Dieser Kampf setzt aber eine Kenntnis und breites Bewusstsein dieser Reproduktionsinteressen in Bezug auf Qualifikation, Gestaltung des Arbeitsprozesses, Kooperation, Arbeitszeit und Entlohnung voraus, die es zu entwickeln gilt. Wir haben bereits vorgeschlagen, welche Rolle den Betriebsräten, Vertrauensleuten und Stipendiaten der Hans-Böckler-Stiftung zukommen sollte und welche zentrale Bedeutung dies haben würde – leider gab es dazu bisher keine Reaktion.
Jens Hansen says:
Wir führen täglich Gespräche mit grossen Unternehmen genau zu diesem Thema. Der Produktionsfaktor Wissen ist das, was die Deutsche bzw. Europäische Wirtschaft ausmacht. Träger dieses Produktionsfaktor ist der Mitarbeiter, denn ca. 70 bis 80% des Wissens einer Firma steckt in den Köpfen und PC´s der Mitarbeiter. Nur 20 bis 30% des Firmenwissens sind explizit, das heisst stehen in Form von Dateien oder Akten zur allgemeinen Verfügung.

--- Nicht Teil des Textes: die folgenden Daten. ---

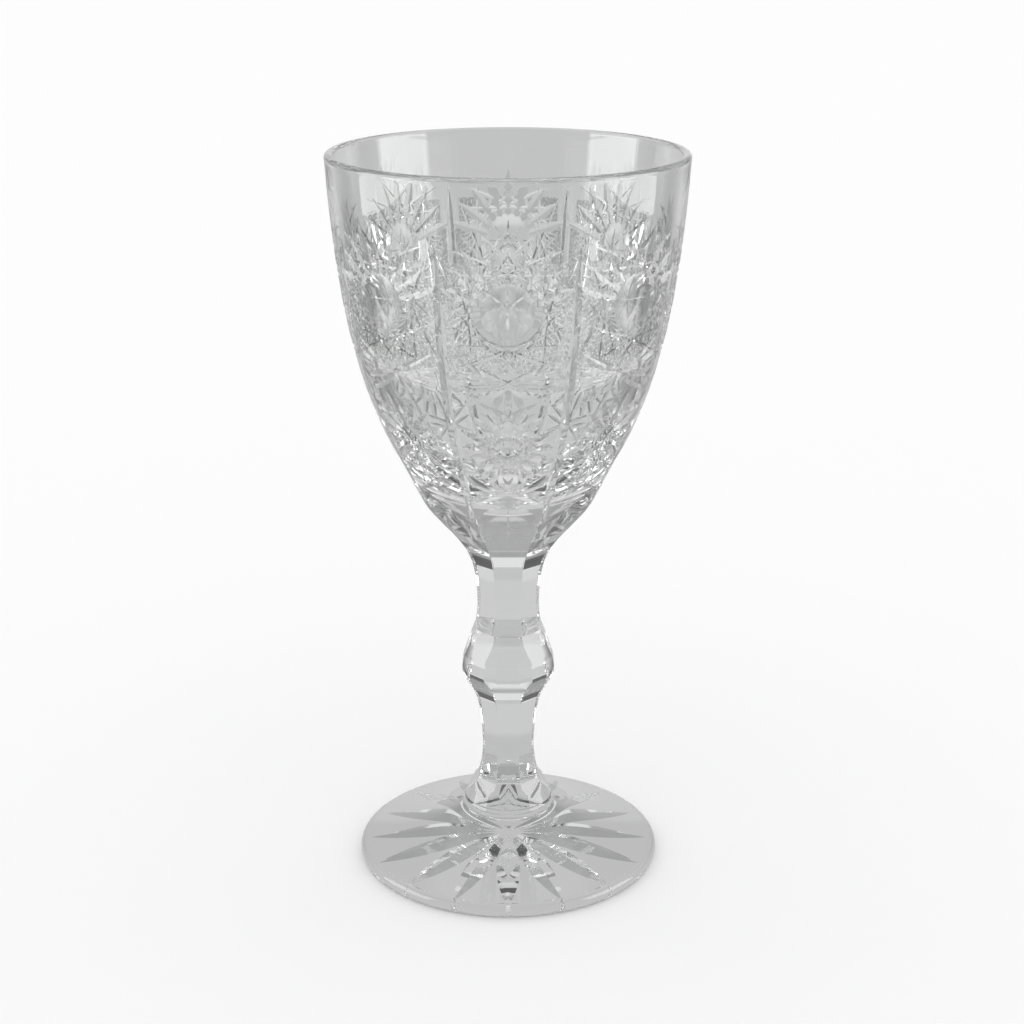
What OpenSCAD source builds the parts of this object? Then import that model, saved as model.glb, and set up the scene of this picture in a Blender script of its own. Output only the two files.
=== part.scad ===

Dummerweise ist das Wissen auch nicht hierarchisch verteilt, sondern ganz im Gegenteil: die besten Fachleute finden sich oft in den unteren Rängen der Hierarchie und gehören nicht selten zu der Kategorie “Hidden Champions”. Diese sichtbar zu machen haben wir uns bei Starmind zur Aufgabe gemacht. Dennoch gibt es häufiger Diskussionen mit den involvierten Betriebsräten, ob diese Art der Transparenz wünschenswert sei und ob nicht eher Mitarbeiter vor Transparenz (ihres) Wissens geschützt werden müssten. Für mich eine nicht mehr zeitgemässe Diskussion.